Yonah Walter said, “I am writing to express my extreme disapproval of Google’s suggested pilot plan to allow emails from political action committees to bypass spam filters. I speak from over 20 years’ experience in technology and technological communication — as a software engineer, developer, and analyst: this plan is a terrible idea, and does not serve the public.
“Already, PACs and other political groups bombard the public constantly with phone calls, TV ads, and targeted ads on social media and in our web browsers,” he said. “Allowing these groups access to our email inboxes — already a major source of hacking, phishing, and other identity theft — only exposes us to more avenues for attack. One need only research the history of spam calling to see how exceptions made for political groups leave loopholes large enough to fit the entire voting public into.

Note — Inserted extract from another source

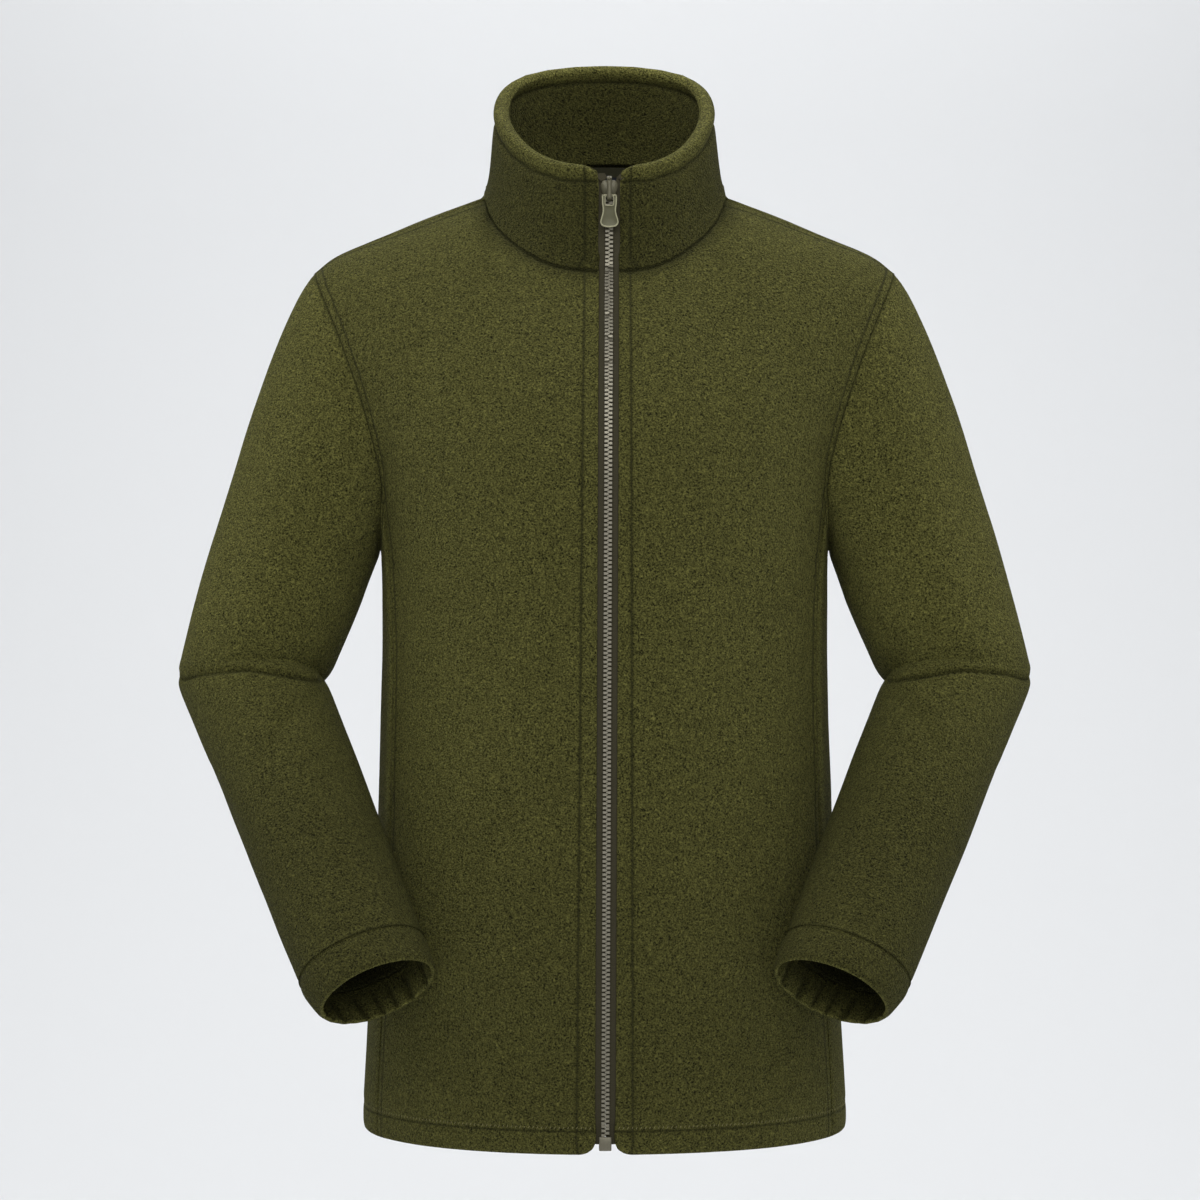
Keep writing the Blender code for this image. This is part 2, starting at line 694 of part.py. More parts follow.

“If PACs and other groups are worried about reaching the public using only the ‘limited’ means currently available, one wonders how sending more spam emails to the public will break through the cacophony of ads.” Walter continued. “It is similarly not hard to see that the oversaturation of political ads in those other media, particularly during election season (which extends to a year or more before Election Day), have created the very imbalance in signal-to-noise that this plan claims to address.
“Spam filters exist to give users some means of controlling the content received in their inboxes. Taking away that control renders the entire endeavor pointless; so many of us already receive so much political spam — emails which may include links to unknown websites which secretly bill users for recurring donations or even secretly harvest user data. Keep users in control of their content,” he concluded.
The Google Advisory Opinion Request is No. 2022-14 on the FEC website.